Subiendo por la calzada romana que lleva a la cima, todavía intacta, el visitante corre el peligro de sucumbir a los hechizos milenarios que empapan el monte. Helechos y flores con propiedades mágicas para los primeros celtas crecen con deliciosa travesura a cada recodo del camino, siguen en pie pequeños trechos de muralla carcomidos por el musgo y los muretes de los asentamientos aguantan con tozudez insaciable el paso del tiempo. Se debe estar atento. Cada uno de estos detalles datan de épocas diferentes y pueden abalanzarse sobre los más despistados, las hierbas proceden de un pasado irreconocible, la muralla de épocas romanas, los asentamientos fueron construidos en torno al siglo XVIII antes de ser abandonados.
Una vez alcanzada la cumbre, junto a las ruinas del templo, un pequeño puesto de vigía otea obstinado el horizonte. Nadie le avisó de que los vikingos hace tiempo que se fueron. Las vistas que permite este punto, con Vigo muy pequeño a las espaldas, el Atlántico infinito de frente y la sinuosa línea de costa gallega culebreando como si volviese de una noche de verbena, retroceden al hombre a su estado primitivo. Es sencillo borrar con la imaginación todos los edificios y cualquier vestigio humano para sentirse un afortunado viajero del tiempo, inmerso en los primeros días de la cultura gallega.
Vuelta al paraíso en el Faro de Peña Subrido
Tras esta alocada experiencia de sensaciones e historia, el visitante es libre de visitar el plato estrella de la zona (aunque las famosas playas de Barra y de Viñó también están allí y son de baño muy agradable). Es el Faro de Peña Subrido de Cabo Home, uno de los tres que señalan el acceso de la ría de Vigo. Tras pasar un trecho del camino en coche, o por un sendero para excursionistas escondido entre los pinos, el recorrido se estrecha por los arbustos del acantilado y es necesario hacerlo a pie. La sal del mar y la furia del viento no permiten un solo rastro de vida que se levante por encima de los dos metros.
Zigzaguea nuestro hombre primitivo, con cuidado de no desgarrarse las piernas con las zarzas y observando las flores, henchidas con un olor dulzón mientras esperan la llegada de la noche. La hora adecuada para realizar este camino es en el momento exacto del atardecer, así se podría ver la puesta de sol desde el extremo del cabo.
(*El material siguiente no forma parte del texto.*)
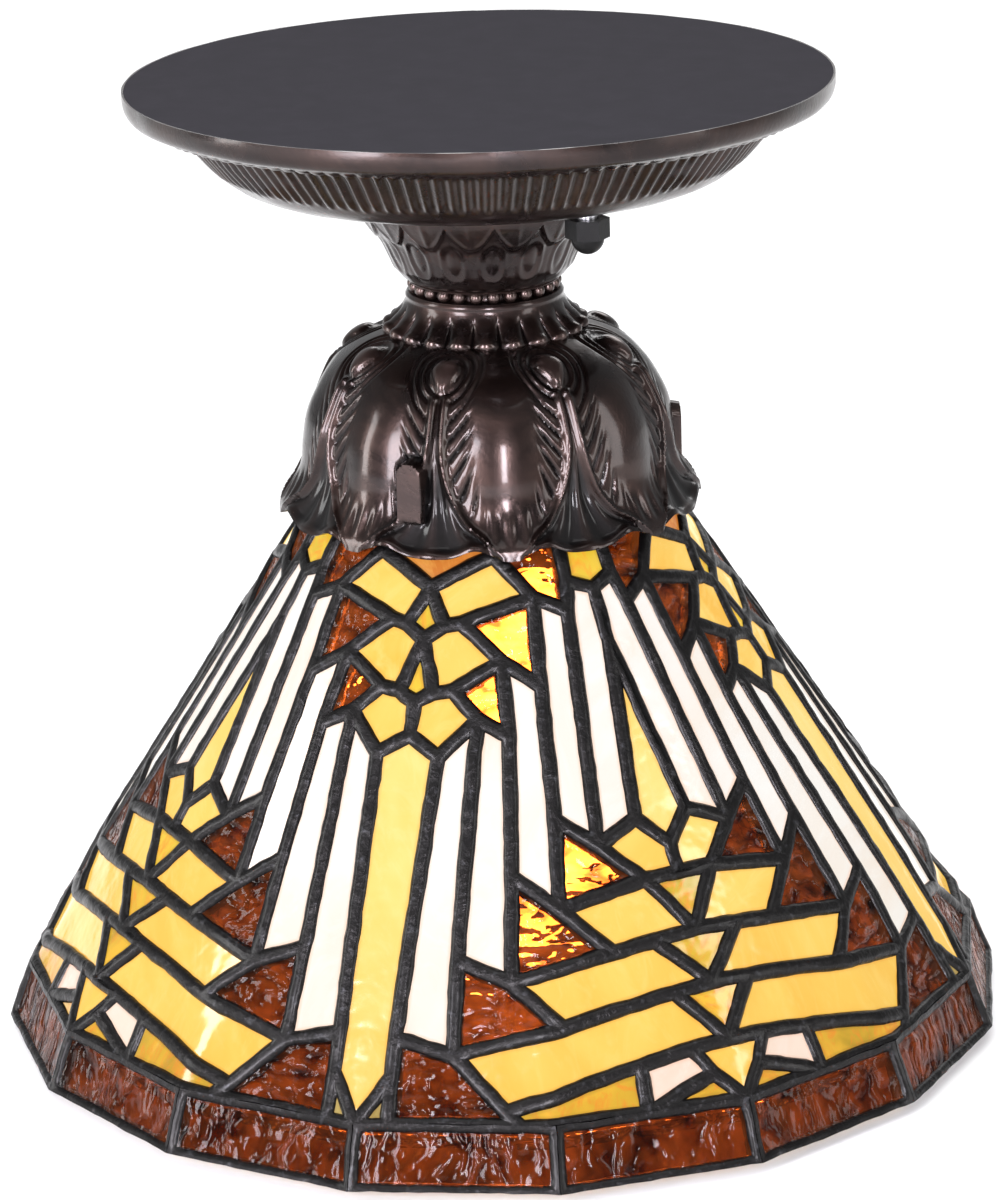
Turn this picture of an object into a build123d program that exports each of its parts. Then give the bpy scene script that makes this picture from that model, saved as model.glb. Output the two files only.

El faro es alto y blanco, decorado con ventanas de marco azul, es solitario y orgulloso, valiente frente al mar. Recibe al hombre primitivo como lo haría un viejo amigo. Cuando se llega hasta él, parece que basta con extender los dedos de las manos para rozar las codiciadas Islas Cíes, están tan cerca, en la frontera que marca la tierra con el fin del mundo, y las sensaciones alcanzan un éxtasis. Animo al viajero a dejar la cámara de fotos en su funda y capturar las imágenes de la belleza con la mirada, sin edulcorar. El sol ya está bajando. Pedazos de olas se estampan contra las rocas y suben unos metros, como niños saltando por encima de una valla para observar mejor el espectáculo. Quiero pensar que recorrieron largos kilómetros por el océano para llegar hasta aquí. Las gaviotas, acostumbradas a esta belleza, dan la espalda al sol moribundo y juegan con las corrientes de aire para planear en silencio.
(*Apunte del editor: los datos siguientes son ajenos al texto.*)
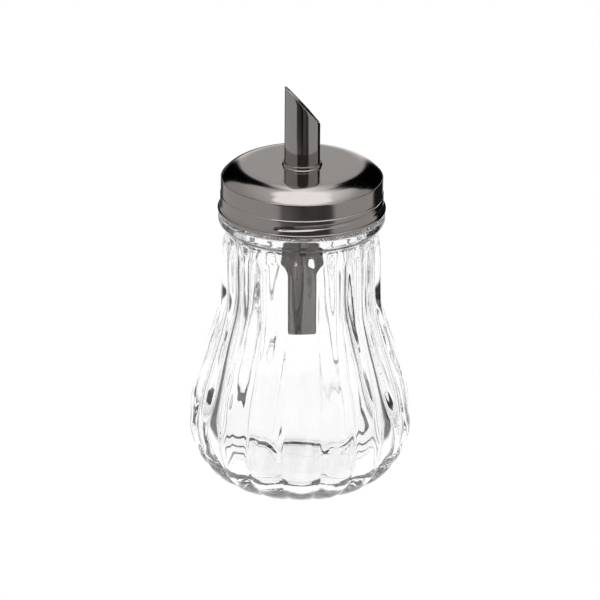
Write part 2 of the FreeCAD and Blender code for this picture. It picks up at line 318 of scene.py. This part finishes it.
# ---------------------------------------------------------------- lid, tube, seal
def make_lid():
    """Steel lid: collar, flat top, wide shoulder, skirt, thread ring with its groove, curled hem."""
    slope_end = 90 - math.degrees(SHOULDER_ANGLE)
    middle = (SHOULDER_START, LID_TOP - SHOULDER_ROUND)
    edge = 0.3 * MM
    outer = np.concatenate([
        rounded_path([
            (COLLAR_RADIUS - STEEL / 2, COLLAR_TOP, 0),
            (COLLAR_RADIUS, COLLAR_TOP, 0.22 * MM),
            (COLLAR_RADIUS, LID_TOP, 0.4 * MM),
            (SHOULDER_START, LID_TOP, 0),
        ]),
        arc(middle, SHOULDER_ROUND, 90, slope_end, 40)[1:],
        rounded_path([
            (SKIRT_RADIUS - edge, SHOULDER_END + edge * math.tan(SHOULDER_ANGLE), 0),
            (SKIRT_RADIUS, SHOULDER_END, edge),
            (SKIRT_RADIUS, RING_TOP + edge, 0.1 * MM),
            (SKIRT_RADIUS - 0.12 * MM, RING_TOP + 0.1 * MM, 0.1 * MM),
            (RING_RADIUS, RING_TOP - 0.15 * MM, 0.15 * MM),
            (RING_RADIUS, FLARE_HEIGHT, 1.0 * MM),
            (29.55 * MM, 103.5 * MM, 0.08 * MM),
            (29.32 * MM, 103.32 * MM, 0),
        ], 6),
        arc(CURL_MIDDLE, CURL_RADIUS, 82, -232, 32),
    ])
    inner = np.concatenate([
        rounded_path([
            (29.0 * MM, 103.35 * MM, 0),
            (RING_RADIUS - STEEL, FLARE_HEIGHT, 0.5 * MM),
            (RING_RADIUS - STEEL, RING_TOP - STEEL, 0.1 * MM),
            (SKIRT_RADIUS - STEEL, RING_TOP - STEEL + 0.2 * MM, 0.1 * MM),
            (SKIRT_RADIUS - STEEL, 114.07 * MM, 0),
        ], 5),
        arc(middle, SHOULDER_ROUND - STEEL, slope_end + 1, 90, 30),
        rounded_path([
            (SHOULDER_START - MM, LID_TOP - STEEL, 0),
            (COLLAR_RADIUS - STEEL, LID_TOP - STEEL, 0.9 * MM),
            (COLLAR_RADIUS - STEEL, COLLAR_TOP, 0.22 * MM),
            (COLLAR_RADIUS - STEEL / 2 - 0.01 * MM, COLLAR_TOP, 0),
        ]),
    ])
    path = evenly(np.concatenate([outer, inner]), 0.4 * MM)[::-1]
    angle = ring_angles(LID_COLUMNS)
    radius, height = path[:, 0][:, None], path[:, 1][:, None]
    groove = thread_bump(angle, height, ROLL_START_HEIGHT, ROLL_WIDTH)
    on_ring = (radius > RING_RADIUS - STEEL - 0.15 * MM) & (height > 103.4 * MM) & (height < RING_TOP)
    radius = radius - np.where(on_ring, groove * ROLL_DEPTH, 0.0)
    return add_grid("steel_lid", radius, angle, height, closed=True)


def make_tube():
    """Dip tube and spout: a thin tube with a straight foot and a slanted, thin-edged tip."""
    outside, inside = TUBE_RADIUS, TUBE_RADIUS - STEEL
    soft = 0.08 * MM
    soft_share = soft / (TIP_HIGH - TUBE_FOOT)
    wall = np.linspace(0.01, 0.995, TUBE_ROWS)
    steps = (
        [(outside - soft, 0.0), (outside, soft_share)]
        + [(outside, share) for share in wall]
        + [(outside - soft, 1.0), (inside + soft, 1.0)]
        + [(inside, share) for share in wall[::-1]]
        + [(inside, soft_share), (inside + soft, 0.0)]
    )
    angle = ring_angles(ROUND_COLUMNS)
    radius, share = [np.array(column)[:, None] for column in zip(*steps)]
    slant = (radius * np.cos(angle - TIP_TURN) + outside) / (2 * outside)
    cut = TIP_HIGH - slant * (TIP_HIGH - TIP_LOW)
    height = TUBE_FOOT + share * (cut - TUBE_FOOT)
    return add_grid("steel_tube", radius, angle, height, closed=True)


def make_seal():
    """Soft ring between the jar's rim and the lid, with a top that slopes like the shoulder."""
    middle = (SEAL_INNER + SEAL_OUTER) / 2
    path = evenly(rounded_path([
        (middle, SEAL_LOW, 0),
        (SEAL_OUTER, SEAL_LOW, 0.25 * MM),
        (SEAL_OUTER, 116.55 * MM, 0.4 * MM),
        (SEAL_INNER, 117.35 * MM, 0.25 * MM),
        (SEAL_INNER, SEAL_LOW, 0.25 * MM),
        (middle - 0.05 * MM, SEAL_LOW, 0),
    ]), 0.3 * MM)
    angle = ring_angles(ROUND_COLUMNS)
    return add_grid("soft_seal", path[:, 0][:, None], angle, path[:, 1][:, None], closed=True)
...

Son tres los momentos en que el visitante vuelve en Cabo Home al estado primitivo: el primero, en Monte Facho, inmerso en el escenario de sus primeros habitantes; el segundo es en Cabo Home, el paraíso gallego, como si hubiésemos accedido a un tiempo en que el hombre todavía paseaba el Jardín del Edén sin preocupaciones; y la tercera, definitiva y salvaje, junto a esa puesta de sol purpúrea en el faro, solitario, lejos del ruido y de las máscaras.